### WHAT TO WORK ON
Starting at the first line of the data below, write out each line exactly until you reach the line containing "const SHOULDER_ARC_DEG = 25.4;", and include that line too.

### SOURCE DATA
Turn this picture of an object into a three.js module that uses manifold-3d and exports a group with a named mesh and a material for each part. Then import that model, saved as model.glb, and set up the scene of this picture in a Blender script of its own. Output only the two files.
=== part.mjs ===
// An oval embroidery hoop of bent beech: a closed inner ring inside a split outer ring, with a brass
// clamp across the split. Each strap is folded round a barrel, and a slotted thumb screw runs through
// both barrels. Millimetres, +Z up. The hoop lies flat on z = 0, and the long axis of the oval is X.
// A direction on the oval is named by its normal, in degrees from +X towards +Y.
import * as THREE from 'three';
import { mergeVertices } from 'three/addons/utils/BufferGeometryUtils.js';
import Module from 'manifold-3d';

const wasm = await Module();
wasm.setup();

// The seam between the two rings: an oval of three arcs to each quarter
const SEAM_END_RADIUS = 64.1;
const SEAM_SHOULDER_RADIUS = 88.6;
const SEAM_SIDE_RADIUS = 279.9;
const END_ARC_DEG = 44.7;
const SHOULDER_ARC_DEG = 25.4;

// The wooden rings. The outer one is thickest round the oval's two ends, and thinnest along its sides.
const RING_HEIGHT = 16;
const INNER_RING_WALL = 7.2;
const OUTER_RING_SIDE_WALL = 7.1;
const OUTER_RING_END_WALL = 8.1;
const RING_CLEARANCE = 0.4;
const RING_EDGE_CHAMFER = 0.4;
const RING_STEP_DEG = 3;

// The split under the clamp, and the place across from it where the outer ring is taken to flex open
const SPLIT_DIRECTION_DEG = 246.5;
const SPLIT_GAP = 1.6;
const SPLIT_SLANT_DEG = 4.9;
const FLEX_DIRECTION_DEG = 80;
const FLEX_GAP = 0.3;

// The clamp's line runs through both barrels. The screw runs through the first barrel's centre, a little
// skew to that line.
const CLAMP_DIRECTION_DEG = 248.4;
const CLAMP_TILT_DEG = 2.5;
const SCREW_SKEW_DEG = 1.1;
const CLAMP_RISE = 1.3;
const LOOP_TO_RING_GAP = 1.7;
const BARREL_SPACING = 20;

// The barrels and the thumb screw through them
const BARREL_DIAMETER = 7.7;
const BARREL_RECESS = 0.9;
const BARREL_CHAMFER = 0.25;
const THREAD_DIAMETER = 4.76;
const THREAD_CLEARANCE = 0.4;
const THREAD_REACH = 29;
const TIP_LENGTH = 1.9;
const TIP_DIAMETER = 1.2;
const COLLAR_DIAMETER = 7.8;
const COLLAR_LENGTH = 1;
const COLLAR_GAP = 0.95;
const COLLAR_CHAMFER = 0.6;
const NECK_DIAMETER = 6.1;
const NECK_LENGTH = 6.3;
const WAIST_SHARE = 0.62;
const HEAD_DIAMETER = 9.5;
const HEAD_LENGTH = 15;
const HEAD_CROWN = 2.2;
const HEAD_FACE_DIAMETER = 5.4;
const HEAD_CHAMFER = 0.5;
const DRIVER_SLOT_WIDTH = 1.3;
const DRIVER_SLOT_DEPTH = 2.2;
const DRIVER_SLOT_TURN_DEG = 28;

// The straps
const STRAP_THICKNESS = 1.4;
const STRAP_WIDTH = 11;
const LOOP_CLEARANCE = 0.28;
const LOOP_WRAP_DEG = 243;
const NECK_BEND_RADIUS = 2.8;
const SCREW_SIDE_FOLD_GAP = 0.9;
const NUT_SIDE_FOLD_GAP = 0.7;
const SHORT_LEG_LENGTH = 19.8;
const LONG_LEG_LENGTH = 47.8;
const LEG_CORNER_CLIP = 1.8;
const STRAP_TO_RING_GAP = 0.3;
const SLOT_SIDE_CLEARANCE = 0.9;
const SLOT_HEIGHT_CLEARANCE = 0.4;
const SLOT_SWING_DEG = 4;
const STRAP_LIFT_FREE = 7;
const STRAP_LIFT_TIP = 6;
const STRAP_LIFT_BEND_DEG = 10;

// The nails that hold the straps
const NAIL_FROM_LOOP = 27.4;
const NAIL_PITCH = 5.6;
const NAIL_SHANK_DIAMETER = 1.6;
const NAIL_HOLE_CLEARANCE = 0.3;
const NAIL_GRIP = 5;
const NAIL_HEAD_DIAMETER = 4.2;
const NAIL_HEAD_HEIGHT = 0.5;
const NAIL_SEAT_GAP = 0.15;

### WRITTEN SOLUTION
Turn this picture of an object into a three.js module that uses manifold-3d and exports a group with a named mesh and a material for each part. Then import that model, saved as model.glb, and set up the scene of this picture in a Blender script of its own. Output only the two files.
=== part.mjs ===
// An oval embroidery hoop of bent beech: a closed inner ring inside a split outer ring, with a brass
// clamp across the split. Each strap is folded round a barrel, and a slotted thumb screw runs through
// both barrels. Millimetres, +Z up. The hoop lies flat on z = 0, and the long axis of the oval is X.
// A direction on the oval is named by its normal, in degrees from +X towards +Y.
import * as THREE from 'three';
import { mergeVertices } from 'three/addons/utils/BufferGeometryUtils.js';
import Module from 'manifold-3d';

const wasm = await Module();
wasm.setup();

// The seam between the two rings: an oval of three arcs to each quarter
const SEAM_END_RADIUS = 64.1;
const SEAM_SHOULDER_RADIUS = 88.6;
const SEAM_SIDE_RADIUS = 279.9;
const END_ARC_DEG = 44.7;
const SHOULDER_ARC_DEG = 25.4;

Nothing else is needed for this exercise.